Part 1 explores payments for spinning reserves, also known as contingency raise services. Payments for reserves are somewhat unique to the electricity sector. Dairy farmers are not paid for the ability to increase production in case their neighbour's production drops unexpectedly. Electricity generators are. This is due to the fact that after a large shock, electricity supply and demand must be balanced on a subsecond timescale. (The reserves may also be called upon after a demand shock or transmission outage.)
A contribution of Part 1 is the clear explanation for a non-technical reader of the difference between spinning reserves and stationary reserves. This is followed by an algebraic derivation of the equilibrium cost of reserves. This model is based on Gilmore, Nolan, and Simshauser (2024), but is extended in several respects. Increasing marginal costs are used instead of a constant marginal cost. The model includes a fixed operating cost component and the possibility of a generator turning off completely, to model the important distinction between stationary and spinning reserves. The model is extended to make demand for reserves endogenous, depending on demand for energy. The nature of this endogeneity is tested empirically with ARIMA regressions. Part 1 also includes mathematical proofs of an intriguing case where aggregate marginal costs for a good decrease as the quantity demanded increases. It concludes with a discussion drawing parallels between ancillary markets for spinning reserves and markets for installed capacity.
Capacity markets for installed capacity are a hot topic in the industry at the moment. In theory an energy-only market (where generators are paid only per unit of energy they produce) should drive investment to the optimal level. Proponents of capacity markets argue that the energy-only paradigm yields insufficient revenue in practice, resulting in underinvestment. This can only be true if there is a market failure, or a missing market. However, many proponents are unable to precisely identify such a cause.
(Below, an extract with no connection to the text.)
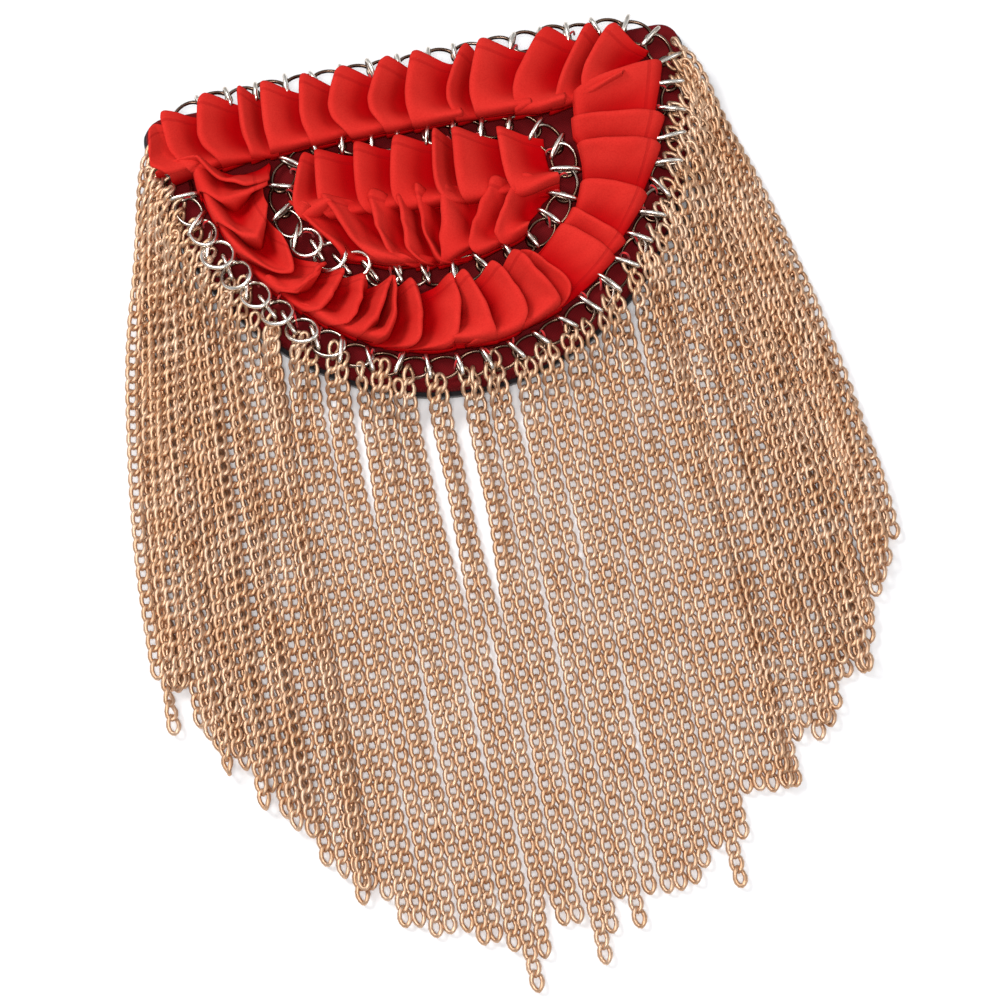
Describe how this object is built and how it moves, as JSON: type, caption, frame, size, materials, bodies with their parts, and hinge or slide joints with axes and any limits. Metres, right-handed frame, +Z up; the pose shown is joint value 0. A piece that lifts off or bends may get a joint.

Part 2 is a literature review and discussion of the potential market failures and missing markets which motivate the introduction of capacity markets. The most pertinent market failure is the presence of an inefficiently low spot price cap. The most relevant missing market is typically the absence or low liquidity of long term hedging markets. The section explores how capacity markets often fail to achieve their objectives. They are often designed without regard for the reliability targets which they are supposed to achieve, and they can exacerbate the very "missing money" problem which they are intended to solve. Part 2 also includes a discussion of how the metric for capacity is quite difficult to define in a way which does not create perverse incentives. Capacity payment metrics typically lead to operational and investment distortions, rewarding poor performers who contribute little energy during critical periods. This metric is typically defined in a way which explicitly discriminates based on fuel type, directly counteracting climate policy objectives, and is effectively a departure from a liberalised market to one of a central planner picking winners. Part 2 includes an analysis of data showing trends in capture price ratios, as a demonstration of how two generators with the same capacity can provide vastly different social value.
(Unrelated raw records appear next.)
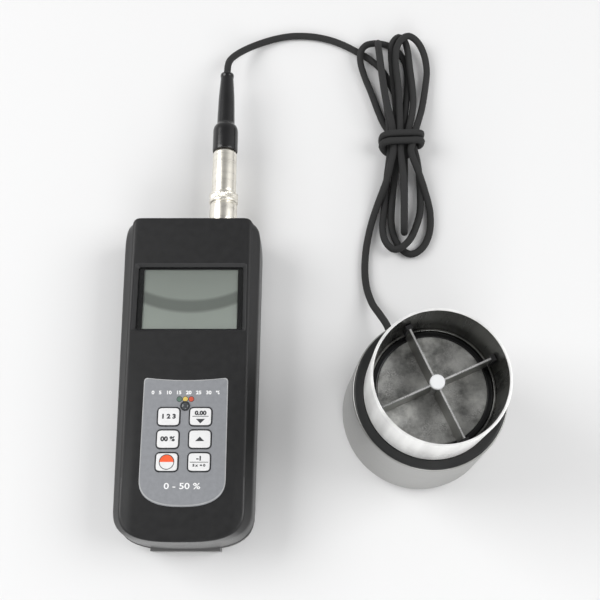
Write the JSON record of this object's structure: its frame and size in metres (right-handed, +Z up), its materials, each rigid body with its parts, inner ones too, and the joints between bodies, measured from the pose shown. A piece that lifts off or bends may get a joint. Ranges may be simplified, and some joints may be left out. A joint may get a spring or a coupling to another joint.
{
  "type": "grain moisture meter",
  "caption": "Handheld grain moisture meter: keypad handset with display, joined by a bayonet plug and a tied coaxial lead to a round measuring cup with crossed electrode vanes.",
  "frame": {"origin": "centre of the base rectangle that the handset and the cup stand on, the lead left out, at the height of the table", "axes": "+Z up, the handset lies on its back along +Y at -X with its socket towards +Y, and the cup stands at +X"},
  "size_m": [0.1844, 0.2903, 0.088],
  "materials": {
    "case_plastic": "fine spark-eroded texture",
    "panel_film": "silver grey satin",
    "key_plastic": "satin white",
    "window_acrylic": "clear",
    "mask_ink": "gloss black print",
    "lcd": "grey green display glass",
    "inner_plastic": "matt moulding",
    "lamp": "smoked",
    "circuit_board": "solder mask",
    "chip_plastic": "moulded",
    "silicone": "matt",
    "cell_label": "printed sleeve",
    "contact_metal": "nickel plate",
    "screw_steel": "zinc plate",
    "plug_nickel": "warm nickel plate",
    "gold": "gold plate",
    "white_insulator": "waxy white",
    "black_rubber": "satin",
    "lead_jacket": "satin vinyl",
    "can_steel": "satin turned",
    "sleeve_steel": "polished, knurled outside",
    "collar_plastic": "turned black acetal",
    "floor_metal": "mottled, handled",
    "vane_steel": "satin"
  },
  "bodies": {
    "instrument": {"rear_case": "case_plastic", "front_case": "case_plastic", "case_screws": "screw_steel", "main_board": "circuit_board", "board_chips": "chip_plastic", "key_switches": "inner_plastic", "display_window": "window_acrylic", "display_mask": "mask_ink", "lcd_frame": "inner_plastic", "lcd_glass": "lcd", "contact_strips": "silicone", "keypad_panel": "panel_film", "status_led": "lamp", "battery_1": "cell_label", "battery_2": "cell_label", "battery_3": "cell_label", "battery_4": "cell_label", "battery_springs": "contact_metal", "battery_plates": "contact_metal", "socket_body": "plug_nickel", "socket_insulator": "white_insulator", "socket_contact": "gold", "socket_washer": "plug_nickel", "socket_nut": "plug_nickel", "plug_barrel": "plug_nickel", "plug_insulator": "white_insulator", "plug_pin": "gold", "plug_boot": "black_rubber", "lead_to_hank": "lead_jacket", "lead_hank": "lead_jacket", "lead_to_cup": "lead_jacket", "cup_feet": "black_rubber", "base_plate": "can_steel", "base_can": "can_steel", "base_screws": "screw_steel", "board_pillars": "gold", "cup_board": "circuit_board", "cup_chips": "chip_plastic", "board_screws": "screw_steel", "cable_gland": "black_rubber", "collar_ring": "collar_plastic", "cup_sleeve": "sleeve_steel", "floor_block": "inner_plastic", "floor_disc": "floor_metal", "floor_seal": "black_rubber", "retaining_ring": "screw_steel", "temperature_sensor": "chip_plastic", "center_post": "vane_steel", "post_nut": "screw_steel", "post_cap": "white_insulator", "vanes": "vane_steel", "vane_spacers": "inner_plastic"},
    "key_select": {"key_select": "key_plastic"},
    "key_zero": {"key_zero": "key_plastic"},
    "key_read": {"key_read": "key_plastic"},
    "key_up": {"key_up": "key_plastic"},
    "key_power": {"key_power": "key_plastic"},
    "key_delete": {"key_delete": "key_plastic"},
    "battery_door": {"battery_door": "case_plastic"},
    "coupling_ring": {"coupling_ring": "plug_nickel"}
  },
  "joints": [
    {"name": "key_select_press", "type": "slide", "parent": "instrument", "child": "key_select", "axis": [0, 0, -1], "range_m": [0, 0.0004], "stiffness_N_per_m": 900},
    {"name": "key_zero_press", "type": "slide", "parent": "instrument", "child": "key_zero", "axis": [0, 0, -1], "range_m": [0, 0.0004], "stiffness_N_per_m": 900},
    {"name": "key_read_press", "type": "slide", "parent": "instrument", "child": "key_read", "axis": [0, 0, -1], "range_m": [0, 0.0004], "stiffness_N_per_m": 900},
    {"name": "key_up_press", "type": "slide", "parent": "instrument", "child": "key_up", "axis": [0, 0, -1], "range_m": [0, 0.0004], "stiffness_N_per_m": 900},
    {"name": "key_power_press", "type": "slide", "parent": "instrument", "child": "key_power", "axis": [0, 0, -1], "range_m": [0, 0.0004], "stiffness_N_per_m": 900},
    {"name": "key_delete_press", "type": "slide", "parent": "instrument", "child": "key_delete", "axis": [0, 0, -1], "range_m": [0, 0.0004], "stiffness_N_per_m": 900},
    {"name": "battery_door_slide", "type": "slide", "parent": "instrument", "child": "battery_door", "axis": [0, -1, 0], "range_m": [0, 0.06]},
    {"name": "coupling_ring_turn", "type": "hinge", "parent": "instrument", "child": "coupling_ring", "pos_m": [-0.0437, 0.0883, 0.0165], "axis": [0, 1, 0], "range_deg": [0, 90]}
  ]
}
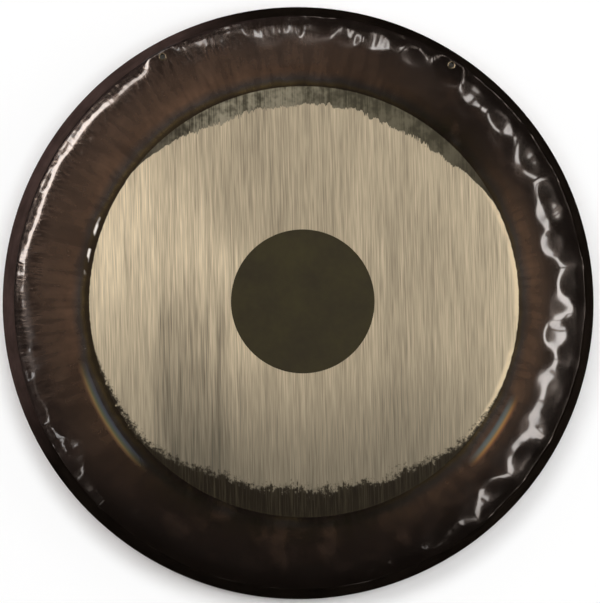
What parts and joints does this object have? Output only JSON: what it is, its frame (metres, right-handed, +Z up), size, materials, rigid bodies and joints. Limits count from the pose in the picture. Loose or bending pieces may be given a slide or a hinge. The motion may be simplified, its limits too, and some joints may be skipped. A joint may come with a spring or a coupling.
{
  "type": "symphonic gong",
  "caption": "Hanging gong of hammered sheet bronze with a low crowned face, a scraped band round a raw centre, a turned-back rim and eyelet-lined cord holes.",
  "frame": {"origin": "where the gong hangs: midway between the centres of the cord holes, on the front of the sheet there", "axes": "+Z up towards what the gong hangs from; the gong's axis lies along Y, with the face towards -Y and the open back towards +Y; +X to the right as the player sees the face"},
  "size_m": [0.813, 0.0685, 0.813],
  "materials": {
    "gong_bronze": "satin",
    "eyelet_brass": "satin"
  },
  "bodies": {
    "root": {"gong_shell": "gong_bronze", "cord_eyelet_left": "eyelet_brass", "cord_eyelet_right": "eyelet_brass", "clinch_washer_left": "eyelet_brass", "clinch_washer_right": "eyelet_brass"}
  },
  "joints": []
}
Part 3 explores these differences in the value of a megawatt within a given fuel type, from a theoretical perspective. It does so by introducing a model concerning the angle which solar panels are mounted at. Conventional wisdom says that panels should be installed at an angle equal to their latitude, and facing north/south towards the equator. This maximises the volume of energy produced. However, a panel which faces further west and more vertically, produces more energy in winter and late afternoons, when each unit of energy is more valuable. This tradeoff is explored in the model to demonstrate how the objective of investment should be to maximise the value of energy produced, not the volume. This is coupled with simulations showing that rooftop solar support schemes can distort this tradeoff such that up to half the social value of solar panels is wasted.
The model from Part 3 is then extended in Part 4 to combine solar panels with a battery. The purpose of this extension is to challenge the common misconception that combining solar panels with a battery increases the project's spot market revenue. Batteries do indeed add value by acting as a 'solar sponge', shifting surplus generation from the middle of the day when prices are low and the sun is high, to the afternoon and evening when prices are high and the sun is low or absent. However, batteries can provide this service without necessarily being located on the same premise, or even owned by the same firm or household. There are many logistical benefits from installing solar and batteries together ("colocation"). The purpose of this model is to demonstrate that from a pure spot market revenue perspective, colocation provides no increase in revenue, and may even reduce revenue, compared to solar and batteries installed separately.
Many of the challenges and quirks of electricity markets are due to the fact that most consumers pay a price for energy which is different to the marginal cost to produce that energy. Due to a strong political aversion to bill shock and the historical impracticalities of real time metering, customers face a fixed tariff instead of the wholesale price. Part 5 introduces a model, based on a simplification of Borenstein and Holland (2005), to explore the inefficiency which this creates.
Electricity retailers offer these fixed tariffs to consumers, and are exposed to the variable wholesale price. This introduces a risk, which depends on the joint distribution of spot prices and consumers' daily consumption profiles. Part 6 explores the risk-return tradeoff of a retailer choosing an optimal portfolio of heterogenous customers. Parallels then are drawn to show that this is similar to to the Capital Asset Pricing Model (CAPM).
In Part 7 the discussion returns to the supply side. In electricity spot markets the price changes abruptly at the boundary between trading intervals, but the physical output of electricity generators cannot change instantaneously. Technical limits on the rate of adjustment (ramping) of generators have been well studied in the engineering and economic literature. However, some markets such as Australia's National Electricity Market (NEM) specify a minimum duration for adjustment, even if the generator is physically capable of adjusting far more quickly. Part 7 explores the impact of this limit. A unique contribution of this section is to show that even with perfect foresight, no market power, no startup costs and no physical ramp rate limits, a rational profit-maximising firm may still want to submit bids which differ from their marginal cost. Additionally, an algebraic model is introduced to demonstrate that this ramping constraint mutes the incentives created by price spikes. Many researchers and market participants ignore this limitation imposed by the market operator. Part 7 concludes with simulations in Australia's NEM, to show empirically that the impact of this limit on modelling results can be economically significant.